Tale decisione (che nel prosieguo sarebbe stata clamorosamente “smentita” dall’ordinanza della Corte di Cassazione in esame) si fondava sull’assunto che l’avviso impugnato motivasse in maniera sufficiente la pretesa impositiva contestata dai contribuenti, come avrebbe peraltro attestato il fatto stesso che i soggetti interessati avessero proposto istanza di annullamento in autotutela prima e ricorso innanzi il Giudice Tributario poi.

I contribuenti adivano dunque la Suprema Corte, denunciando, tra le altre cose, che l’avviso de quo si limitasse (una volta definito l’immobile oggetto di attenzione quale “di lusso”) ad operare un mero rinvio alle disposizioni normative di riferimento ed ai risultati dei controlli operati dall’Agenzia del Territorio (controlli che, peraltro, a loro volta sottolineavano il profilo tecnicamente “lussuoso” dell’immobile astenendosi al contempo dal fornire maggior dettagli in merito).

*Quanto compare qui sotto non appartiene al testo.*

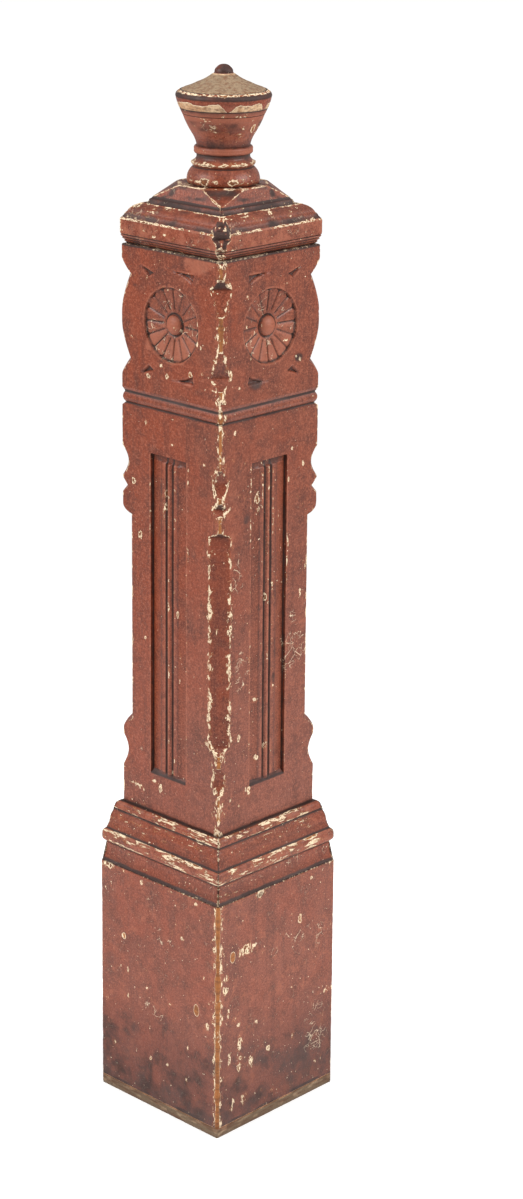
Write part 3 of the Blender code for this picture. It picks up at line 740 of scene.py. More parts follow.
    # Hairline scratches
    shaken = make("VectorMath", 0, {0: place, 1: maths("MULTIPLY", cloud(place, 60.0, 2.0), 0.03)})
    net = make("TexVoronoi", "Distance", {"Scale": 85.0, "Vector": shaken}, feature="DISTANCE_TO_EDGE")
    scored = step(total(mottle, (scratch, 0.2)), 0.62, 0.68)
    hair = maths("MULTIPLY", step(net, 0.028, 0.008), scored)
    hair = maths("MULTIPLY", hair, step(scratch, 0.05, 0.4))

    # Wood and cream paint
    grain_lines = cloud(stretch(place, tuple(160.0 * part for part in grain), 1.7), 1.0, 4.0, 0.7)
    under = blend(step(broad, 0.42, 0.56), colours.wood, colours.under_brown)
    timber = blend(step(bare, 0.35, 0.6), under, getattr(colours, timber))
    timber = glaze(timber, mottle, 0.46, 0.60, 0.50, colours.wood)
    timber = blend(step(bare, 0.88, 0.98), timber, colours.grey_wood)
    timber = glaze(timber, grain_lines, 0.42, 0.66, 0.70, colours.under_brown)
    timber = glaze(timber, fine, 0.50, 0.70, 0.50, colours.smudge)
    cream = blend(maths("MULTIPLY", step(fine, 0.48, 0.72), 0.35), colours.cream, colours.wood)

    # All the layers, their gloss and their thickness
    skin = glaze(paint, field, 0.66, 0.73, 0.50, colours.wood)
    skin = blend(maths("MULTIPLY", hair, 0.72), skin, colours.cream)
    skin = blend(chip, skin, cream)
    skin = blend(inside, skin, timber)
    # Dark dirt colour, also the painted shade in hollows, creases and joints
    skin = blend(maths("MULTIPLY", dirt_and_shade, 0.52), skin, colours.grime_and_shade)
    put(shader.inputs["Base Color"], skin)

    gloss = total(0.26, (mottle, 0.30), (chip, 0.30), (rubbed, 0.12), (dirt_and_shade, 0.20))
    put(shader.inputs["Roughness"], maths("MINIMUM", gloss, 0.92))
    shader.inputs["Specular IOR Level"].default_value = 0.38
    level = total(
        maths("MULTIPLY", fine, 0.40),
        (chip, -0.55), (grit, 0.16), (inside, -0.35), (mottle, 0.60),
        (maths("MULTIPLY", grain_lines, inside), 0.35),
    )
    bump = make("Bump", 0, {"Strength": 1.0, "Distance": 0.0008, "Height": level})
    put(shader.inputs["Normal"], bump)
    return material


def by_front_corner(points, half, width):
    """1 at the front corner's arris, falling to 0 with distance from it, as near."""
    return near(np.hypot(points[..., 0] - half, points[..., 1] + half), width)


def side_tint(points):
    """Pinker towards +X and warmer towards -Y: a share of the direction from the axis."""
    turn = np.arctan2(points[..., 1], points[..., 0])
    return 0.5 + 0.5 * np.sin(turn + math.pi / 4)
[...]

Inoltre, a detta dei ricorrenti, la sentenza della C.T.R. di Perugia avrebbe erroneamente dedotto la sussistenza della motivazione dell’atto impositivo impugnato dal fatto che gli stessi avessero esperito la via dell’annullamento in autotutela e successivamente del ricorso innanzi l’autorità giurisdizionale proponendo le relative eccezioni sul merito della controversia, anziché evidenziare la lacunosità della motivazione del medesimo.

Questo aveva infatti operato un richiamo apodittico a testi normativi asseritamente violati ed ai dati catastali relativi all’immobile oggetto della controversia, allorquando, nell’opinione dei ricorrenti, avrebbe dovuto cogliere le carenze nella motivazione che avevano effettivamente impedito agli stessi i difendersi adeguatamente.

La Corte di Cassazione, accogliendo il ricorso così proposto, smentisce recisamente quanto statuito dal Giudice dell’appello in merito alla (asserita) sussistenza della controversa motivazione.

Sottolinea infatti la Corte come tale valutazione non possa né debba operarsi ex post utilizzando quale parametro il comportamento concretamente assunto dai contribuenti interessati in sede preprocessuale o processuale.

Il giudizio sulla sussistenza (o l’insussistenza) dell’adeguata motivazione deve, al contrario, essere effettuato preventivamente dal giudice a ciò deputato e deve vertere sull’effettiva capacità di quest’ultima di porre il contribuente nella condizione di difendersi dalla pretesa fiscale avanzata nei suoi riguardi.

In forza del rispetto delle previsioni di legge a ciò appositamente dedicate, la motivazione, nel delineare la materia del contendere, deve dunque non ostare all’esercizio del diritto di difesa, specificando gli aspetti che suffragano le pretese dell’Amministrazione finanziaria a discapito delle ragioni fatte valere dei contribuenti (cui certamente gioverà la portata garantista dell’esaminata ordinanza, che chi scrive ritiene assolutamente condivisibile).